In 1832 Caledonia returned from Bombay with 2494 bales and 180 half-bales of cotton, 1000 bags of pepper, 16 bags of cowries, 6585 deer horns, and 10 bags of mother-of-pearl shells.

| Year | Master | Owner | Trade | Sources & Notes |
|---|---|---|---|---|
| 1836 | T.Stroyan | Sir J.Tobin | Liverpool–Bombay | LR; almost rebuilt 1831 |
| 1841 | J.Stroyan Lawson | Bold & Co. | Liverpool Liverpool–Bombay | LR; almost rebuilt 1831 & small repairs 1840 |

On 2 July 1840 Caledonia, Stroyan, master, put into Mauritius. A gale had cost her her rudder and left her leaky. She then had to unload her cargo.

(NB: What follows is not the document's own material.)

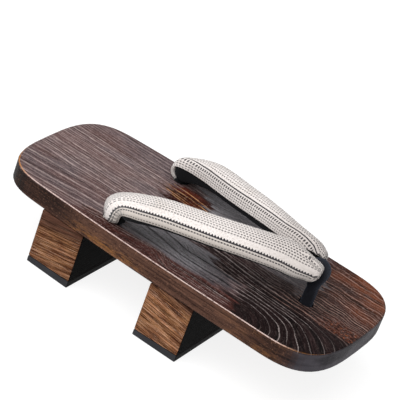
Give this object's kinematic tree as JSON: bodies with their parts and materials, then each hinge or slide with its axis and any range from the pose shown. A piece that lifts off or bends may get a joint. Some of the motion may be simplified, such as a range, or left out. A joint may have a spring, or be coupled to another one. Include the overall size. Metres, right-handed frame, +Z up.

In subsequent voyages under Captain Lawson, Caledonia visited both Calcutta and China.

| Year | Master | Owner | Trade | Sources & Notes |
|---|---|---|---|---|
| 1843 | Lawson Bibby | Bold & Co. | Liverpool–Bombay | LR; almost rebuilt 1831 & small repairs 1840 |
| 1844 | Bibby Cumming | Bold & Co. | Liverpool–Bombay Liverpool–Lima | LR; almost rebuilt 1831 & small repairs 1840 |

==Fate==
On 9 March 1846 Caledonia, Cumming, master, sailed from Lima, bound for Liverpool. On 11 March she returned to Lima, very leaky, with water entering at a rate of 10 inches per hour. She was subsequently condemned. Caledonia was last listed in 1847.